Luanda é a capital da carestia. Pior no mundo, apenas Harare, capital do Zimbábue. Um simples espaguete com molho de carne em local despretensioso pode custar US$ 30. O aluguel de um carro com motorista sai por entre US$ 150 a US$ 200 a diária. Os iniciados conhecem alternativas, mas elas estão sempre indisponíveis.

Na capital angolana, todos são obrigados a ter gerador porque, embora o país seja auto-suficiente em geração de energia elétrica, a rede de distribuição não suporta a carga, e a empresa fornecedora é obrigada a desligar o fornecimento. Todos têm telefone celular. A telefonia fixa é totalmente incipiente.

No sofisticado supermercado Casa dos Frescos, um quilo de tomate sai por 1.004 kwanzas, a moeda oficial. Ao câmbio de Kz$ 75 por dólar, isso quer dizer mais de US$ 13. O dólar também é moeda corrente em Luanda, sendo legal seu uso em transações e depósitos. Uma minivalorização da moeda local feita este ano (de Kz$ 80 para Kz$ 75 por dólar) tem elevado os depósitos em kwanzas.

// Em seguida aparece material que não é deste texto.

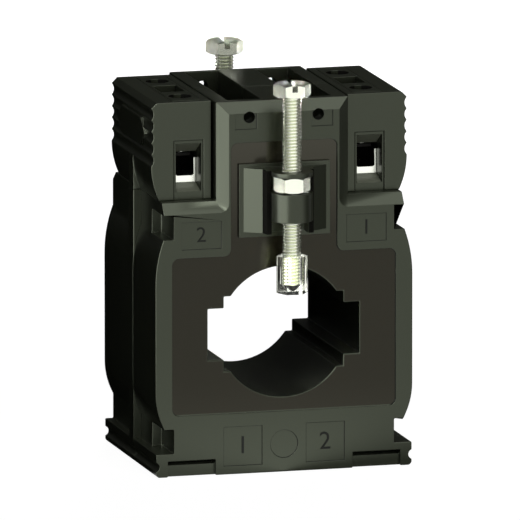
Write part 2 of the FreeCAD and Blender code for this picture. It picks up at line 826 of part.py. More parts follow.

Mas é possível comprar o tomate nas ruas, de uma zungueira (mulher que, com uma espécie de bacia na cabeça, vende todo tipo de alimento nas ruas) por até Kz$ 200. Mas comprar alimentos nas ruas é um risco. Dizem que andar a pé também, especialmente para brancos, mas em uma experiência de atravessar cerca de quatro quilômetros entre a cidadela e a Mutamba, bairro que abriga o centro comercial e de serviços da cidade, a reportagem não foi molestada.

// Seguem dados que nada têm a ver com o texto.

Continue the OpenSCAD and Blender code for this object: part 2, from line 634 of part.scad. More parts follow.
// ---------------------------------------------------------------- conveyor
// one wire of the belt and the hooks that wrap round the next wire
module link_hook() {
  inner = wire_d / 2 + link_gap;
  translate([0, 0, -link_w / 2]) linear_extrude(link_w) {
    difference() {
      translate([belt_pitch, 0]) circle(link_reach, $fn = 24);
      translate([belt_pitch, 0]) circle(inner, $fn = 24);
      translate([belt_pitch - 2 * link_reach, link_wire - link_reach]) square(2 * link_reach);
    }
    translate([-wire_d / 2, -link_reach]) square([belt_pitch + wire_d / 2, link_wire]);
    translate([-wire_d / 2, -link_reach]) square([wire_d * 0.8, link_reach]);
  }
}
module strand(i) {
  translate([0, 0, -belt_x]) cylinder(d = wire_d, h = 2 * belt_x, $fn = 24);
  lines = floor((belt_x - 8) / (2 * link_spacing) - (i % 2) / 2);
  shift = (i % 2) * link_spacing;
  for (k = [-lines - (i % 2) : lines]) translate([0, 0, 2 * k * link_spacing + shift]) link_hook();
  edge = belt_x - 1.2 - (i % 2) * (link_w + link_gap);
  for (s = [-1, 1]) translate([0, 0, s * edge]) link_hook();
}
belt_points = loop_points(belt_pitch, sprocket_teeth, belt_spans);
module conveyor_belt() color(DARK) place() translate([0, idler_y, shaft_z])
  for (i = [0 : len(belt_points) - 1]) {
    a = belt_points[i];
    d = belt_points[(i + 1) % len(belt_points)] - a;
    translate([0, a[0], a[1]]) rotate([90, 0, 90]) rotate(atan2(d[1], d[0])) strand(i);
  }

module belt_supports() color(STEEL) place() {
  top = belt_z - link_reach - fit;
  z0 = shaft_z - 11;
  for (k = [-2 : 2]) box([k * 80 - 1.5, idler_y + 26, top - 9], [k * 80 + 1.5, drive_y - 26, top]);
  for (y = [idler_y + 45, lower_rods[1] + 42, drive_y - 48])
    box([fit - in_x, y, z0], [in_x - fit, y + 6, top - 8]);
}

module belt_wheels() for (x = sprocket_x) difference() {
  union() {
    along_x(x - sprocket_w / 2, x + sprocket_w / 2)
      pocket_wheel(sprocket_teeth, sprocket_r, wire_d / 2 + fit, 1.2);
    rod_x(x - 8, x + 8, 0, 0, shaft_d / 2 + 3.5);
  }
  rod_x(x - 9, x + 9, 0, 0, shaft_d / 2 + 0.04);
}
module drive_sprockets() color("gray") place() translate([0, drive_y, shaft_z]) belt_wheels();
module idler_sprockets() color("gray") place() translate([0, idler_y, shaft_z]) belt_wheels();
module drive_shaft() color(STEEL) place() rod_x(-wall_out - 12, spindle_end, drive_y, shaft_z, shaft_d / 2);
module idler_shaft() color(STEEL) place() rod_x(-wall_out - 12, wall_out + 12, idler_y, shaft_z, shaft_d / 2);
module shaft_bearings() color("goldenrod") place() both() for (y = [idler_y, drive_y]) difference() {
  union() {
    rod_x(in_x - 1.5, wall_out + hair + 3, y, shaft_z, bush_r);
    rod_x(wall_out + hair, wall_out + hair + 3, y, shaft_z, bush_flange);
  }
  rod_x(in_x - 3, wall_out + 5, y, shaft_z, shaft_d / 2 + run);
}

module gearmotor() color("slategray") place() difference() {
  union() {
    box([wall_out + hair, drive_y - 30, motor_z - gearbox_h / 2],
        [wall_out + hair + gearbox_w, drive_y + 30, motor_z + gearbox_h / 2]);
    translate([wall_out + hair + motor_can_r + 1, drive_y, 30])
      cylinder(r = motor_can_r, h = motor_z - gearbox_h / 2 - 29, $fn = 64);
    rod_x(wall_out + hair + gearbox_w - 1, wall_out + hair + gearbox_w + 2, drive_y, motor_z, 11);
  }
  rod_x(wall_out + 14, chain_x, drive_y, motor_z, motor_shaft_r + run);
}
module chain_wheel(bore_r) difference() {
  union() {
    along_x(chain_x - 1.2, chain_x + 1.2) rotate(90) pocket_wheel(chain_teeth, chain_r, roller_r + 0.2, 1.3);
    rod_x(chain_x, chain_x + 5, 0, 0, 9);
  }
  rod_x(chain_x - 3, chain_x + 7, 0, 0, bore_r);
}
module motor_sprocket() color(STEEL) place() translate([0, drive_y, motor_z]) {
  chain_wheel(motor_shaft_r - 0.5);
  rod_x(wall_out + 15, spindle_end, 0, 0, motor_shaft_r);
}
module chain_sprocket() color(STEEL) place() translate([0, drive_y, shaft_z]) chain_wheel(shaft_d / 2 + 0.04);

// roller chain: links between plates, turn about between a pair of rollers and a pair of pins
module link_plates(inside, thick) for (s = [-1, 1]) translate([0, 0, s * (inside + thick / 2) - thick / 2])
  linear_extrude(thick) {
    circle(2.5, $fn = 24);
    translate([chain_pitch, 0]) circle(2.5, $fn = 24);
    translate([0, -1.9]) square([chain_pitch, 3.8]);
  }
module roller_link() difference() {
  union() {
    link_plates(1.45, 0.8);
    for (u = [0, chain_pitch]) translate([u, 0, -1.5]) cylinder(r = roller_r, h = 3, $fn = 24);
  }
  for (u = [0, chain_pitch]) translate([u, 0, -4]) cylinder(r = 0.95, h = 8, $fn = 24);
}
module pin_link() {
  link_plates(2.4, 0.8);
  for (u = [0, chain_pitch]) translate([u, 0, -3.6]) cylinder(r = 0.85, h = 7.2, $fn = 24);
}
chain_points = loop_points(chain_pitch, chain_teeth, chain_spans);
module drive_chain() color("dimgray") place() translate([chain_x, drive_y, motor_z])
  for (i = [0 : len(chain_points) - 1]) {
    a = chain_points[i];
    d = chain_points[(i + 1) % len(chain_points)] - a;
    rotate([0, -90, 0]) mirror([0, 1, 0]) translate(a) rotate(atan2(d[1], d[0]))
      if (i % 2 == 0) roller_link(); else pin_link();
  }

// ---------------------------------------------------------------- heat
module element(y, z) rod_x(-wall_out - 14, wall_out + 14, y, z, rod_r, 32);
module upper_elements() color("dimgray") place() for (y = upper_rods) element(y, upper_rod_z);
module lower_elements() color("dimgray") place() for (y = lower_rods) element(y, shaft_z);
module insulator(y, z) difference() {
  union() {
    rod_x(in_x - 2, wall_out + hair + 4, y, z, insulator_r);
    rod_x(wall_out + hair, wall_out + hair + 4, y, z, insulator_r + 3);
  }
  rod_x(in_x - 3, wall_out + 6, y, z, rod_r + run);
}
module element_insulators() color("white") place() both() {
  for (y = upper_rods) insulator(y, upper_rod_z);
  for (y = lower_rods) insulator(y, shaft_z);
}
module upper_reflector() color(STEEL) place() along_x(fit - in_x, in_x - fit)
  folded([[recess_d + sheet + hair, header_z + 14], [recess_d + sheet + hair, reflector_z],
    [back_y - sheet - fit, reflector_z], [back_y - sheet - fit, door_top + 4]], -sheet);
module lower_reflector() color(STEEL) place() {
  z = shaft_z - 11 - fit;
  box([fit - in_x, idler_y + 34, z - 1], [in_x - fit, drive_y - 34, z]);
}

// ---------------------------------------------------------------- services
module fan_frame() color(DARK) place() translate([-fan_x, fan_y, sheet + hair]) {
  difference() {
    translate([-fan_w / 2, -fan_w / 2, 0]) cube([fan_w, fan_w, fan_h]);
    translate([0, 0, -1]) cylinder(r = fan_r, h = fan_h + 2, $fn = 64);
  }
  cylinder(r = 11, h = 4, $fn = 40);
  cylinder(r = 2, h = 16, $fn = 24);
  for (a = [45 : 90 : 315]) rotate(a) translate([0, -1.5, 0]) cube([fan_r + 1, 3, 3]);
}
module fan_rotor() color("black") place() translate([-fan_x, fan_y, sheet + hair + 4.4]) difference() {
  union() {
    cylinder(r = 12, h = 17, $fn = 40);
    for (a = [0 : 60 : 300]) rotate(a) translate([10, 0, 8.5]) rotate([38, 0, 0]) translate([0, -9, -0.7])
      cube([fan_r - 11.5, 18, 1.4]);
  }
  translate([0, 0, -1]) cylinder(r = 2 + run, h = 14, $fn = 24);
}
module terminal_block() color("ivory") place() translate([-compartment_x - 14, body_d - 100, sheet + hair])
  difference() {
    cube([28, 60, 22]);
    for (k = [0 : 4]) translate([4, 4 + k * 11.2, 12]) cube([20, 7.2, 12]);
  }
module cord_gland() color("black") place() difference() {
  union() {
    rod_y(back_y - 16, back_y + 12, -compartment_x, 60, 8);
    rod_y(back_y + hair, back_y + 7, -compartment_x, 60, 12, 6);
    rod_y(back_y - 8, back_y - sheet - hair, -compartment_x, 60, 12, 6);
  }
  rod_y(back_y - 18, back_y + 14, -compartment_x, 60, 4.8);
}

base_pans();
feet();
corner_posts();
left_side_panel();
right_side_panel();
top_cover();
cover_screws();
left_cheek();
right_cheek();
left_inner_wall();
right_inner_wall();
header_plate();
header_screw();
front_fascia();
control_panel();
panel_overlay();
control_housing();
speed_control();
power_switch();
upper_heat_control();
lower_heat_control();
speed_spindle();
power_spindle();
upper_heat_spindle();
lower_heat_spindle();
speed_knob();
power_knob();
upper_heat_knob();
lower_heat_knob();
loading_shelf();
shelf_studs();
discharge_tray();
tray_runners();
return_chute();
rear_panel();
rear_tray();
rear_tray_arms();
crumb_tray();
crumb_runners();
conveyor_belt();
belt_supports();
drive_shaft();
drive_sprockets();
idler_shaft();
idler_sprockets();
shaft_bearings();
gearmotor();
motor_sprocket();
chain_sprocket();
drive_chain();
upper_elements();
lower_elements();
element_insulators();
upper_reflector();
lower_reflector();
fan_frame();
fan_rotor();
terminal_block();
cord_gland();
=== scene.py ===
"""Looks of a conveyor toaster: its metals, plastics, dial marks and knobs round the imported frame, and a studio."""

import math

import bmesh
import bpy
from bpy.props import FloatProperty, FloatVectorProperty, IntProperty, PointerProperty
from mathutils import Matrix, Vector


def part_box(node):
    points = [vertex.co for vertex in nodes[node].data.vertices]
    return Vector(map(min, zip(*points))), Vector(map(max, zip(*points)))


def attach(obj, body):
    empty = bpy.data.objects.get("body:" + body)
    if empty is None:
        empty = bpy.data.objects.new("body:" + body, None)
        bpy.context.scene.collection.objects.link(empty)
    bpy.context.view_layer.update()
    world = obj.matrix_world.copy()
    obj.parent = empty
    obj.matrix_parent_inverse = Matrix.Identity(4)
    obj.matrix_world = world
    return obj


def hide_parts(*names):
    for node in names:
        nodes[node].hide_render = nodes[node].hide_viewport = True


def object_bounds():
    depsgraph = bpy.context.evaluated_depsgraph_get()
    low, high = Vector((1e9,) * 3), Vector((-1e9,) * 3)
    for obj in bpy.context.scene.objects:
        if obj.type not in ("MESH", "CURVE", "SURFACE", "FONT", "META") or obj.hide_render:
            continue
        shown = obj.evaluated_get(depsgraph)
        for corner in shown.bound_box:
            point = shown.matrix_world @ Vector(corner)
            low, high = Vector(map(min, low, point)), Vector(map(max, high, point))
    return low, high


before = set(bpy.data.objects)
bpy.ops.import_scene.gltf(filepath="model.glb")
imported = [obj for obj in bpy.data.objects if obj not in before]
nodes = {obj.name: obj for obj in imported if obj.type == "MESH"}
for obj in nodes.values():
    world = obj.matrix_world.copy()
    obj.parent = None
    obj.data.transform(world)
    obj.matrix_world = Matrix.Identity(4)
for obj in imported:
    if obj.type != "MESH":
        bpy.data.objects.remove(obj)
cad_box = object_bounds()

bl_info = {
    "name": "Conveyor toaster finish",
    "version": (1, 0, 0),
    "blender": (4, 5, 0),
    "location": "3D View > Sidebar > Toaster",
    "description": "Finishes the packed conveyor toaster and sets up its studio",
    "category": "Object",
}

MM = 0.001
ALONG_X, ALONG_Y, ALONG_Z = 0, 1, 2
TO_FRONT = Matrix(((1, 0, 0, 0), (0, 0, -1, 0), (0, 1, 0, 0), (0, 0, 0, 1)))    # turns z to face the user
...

Difícil é atravessar os cruzamentos, com tráfego permitido em todos os sentidos e, na maioria dos casos, sem qualquer sinalização o simplesmente controlados por guardas vestidos com luvas brancas, os "trânsitos". Meninos e rapazes vendem de tudo na margem do asfalto e nas calçadas onde elas existem. São verdadeiras lojas ambulantes.

A caminhada revelas aspectos chocantes, como uma loja da Lacoste com paletós de mais de US$ 500 na vitrine, ao lado de um prédio semidestruído, habitado, exalando um incrível cheiro de lixo. O comércio sofisticado é raro, mas existe, em convivência íntima com a pobreza, como a loja Andy's, uma espécie de Daslu angolana, bem próxima a um musseque. Foi inaugurada pela primeira dama do país e tem até um autêntico café parisiense anexo.

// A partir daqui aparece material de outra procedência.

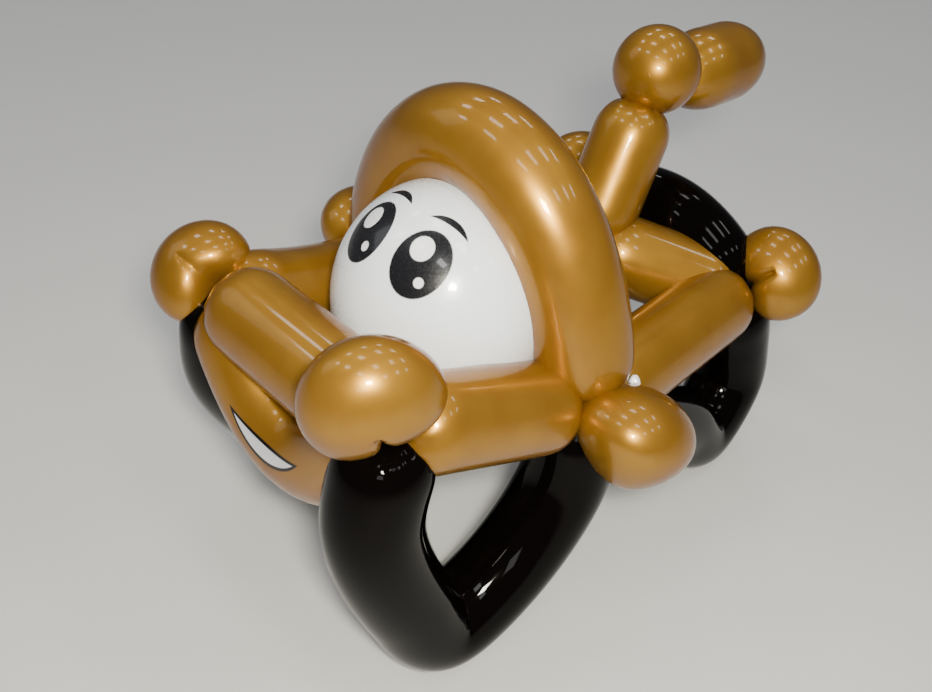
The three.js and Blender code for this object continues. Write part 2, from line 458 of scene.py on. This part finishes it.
@dataclass
class Twister:
    """Joins a balloon's shells, and is meant to cut it back from the balloons twisted on before it.

    Known fault: some shells face inwards when they get here, so joins and cuts come out wrong and the
    balloons overlap inside the corners.
    """

    gap: float = 0.3
    crease_angle: float = 24.0
    pinch_reach: float = 0.010
    crumb_share: float = 0.002
    earlier: bpy.types.Object | None = None

    def solid(self, shells: list[Shell], grow: float) -> bpy.types.Object:
        """One solid of overlapping shells.

        Args:
            shells: the shells.
            grow: how far their surfaces are moved out, in millimetres.

        Returns:
            The solid, in metres on the ground.
        """
        whole: bpy.types.Object | None = None
        for part in shells:
            shell = part.build(grow)
            bmesh.ops.transform(shell, matrix=DECK.matrix(), verts=shell.verts)
            mesh = bpy.data.meshes.new("shell")
            shell.to_mesh(mesh)
            shell.free()
            piece = bpy.data.objects.new("shell", mesh)
            bpy.context.scene.collection.objects.link(piece)
            whole = self.combine(whole, piece, Joining.UNION) if whole else piece
        return whole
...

Os musseques estão por toda parte, com montanhas de lixo onde as crianças brincam. Há planos de remoções. No miolo da cidade, eles tendem a ser expelidos pela enorme atividade imobiliária. Brasileiros que trabalham na capital angolana dizem que quem fica dois meses fora é surpreendido por mudanças.

Um bairro muito bom em uma colina, batizado de Miramar, abriga as embaixadas e belas casas, mas muitas das ruas não são calçadas. Próximo está o palácio presidencial. A fortaleza colonial construída pelos portugueses domina majestática a baía de Luanda. Ali está o museu das forças armadas. E o porto é um destaque. Cheio de navios, ilustra o intenso comércio.

A atividade mais frenética é em Luanda Sul, uma outra cidade que está nascendo a cerca de 20 quilômetros do centro. A Construtora Norberto Odebrecht, a maior das que estão presentes no país, está construindo ali vários condomínios, de casas e de prédios. Um apartamento triplex de quatro quartos, com cobertura e piscina, sai por US$ 2,2 milhões num desses condomínios. A demanda é grande. O aluguel de uma casa em Luanda Sul fica em torno de US$ 20 mil, podendo chegar a US$ 28 mil. Lá fica a mais nova atração luandense, o Shopping Belas, inaugurado este ano e administrado por uma empresa baiana.

Além de poucos muito ricos, a elevação dos custos em Angola é patrocinada pela presença crescente de empresas estrangeiras, atraídas pelas indústrias do petróleo e do diamante e pela crescente demanda por produtos e serviços num país de 15 milhões de habitantes (número também controverso) com um Produto Interno Bruto (PIB) que este ano deve superar US$ 50 bilhões e onde falta quase tudo. É uma atração irresistível, e as pessoas que chegam acabam aprendendo a conviver com a desordem urbana agravada pelas obras de reconstrução. É bom ver o país se transformando, embora analistas, como a diretora do Centro de Estudos e Investigação Científica da Universidade Católica de Angola, Noelma Viegas d'Abreu, comecem a questionar a demora para que o crescimento se traduza em melhoria das condições de vida da população pobre, após cinco anos do final da guerra.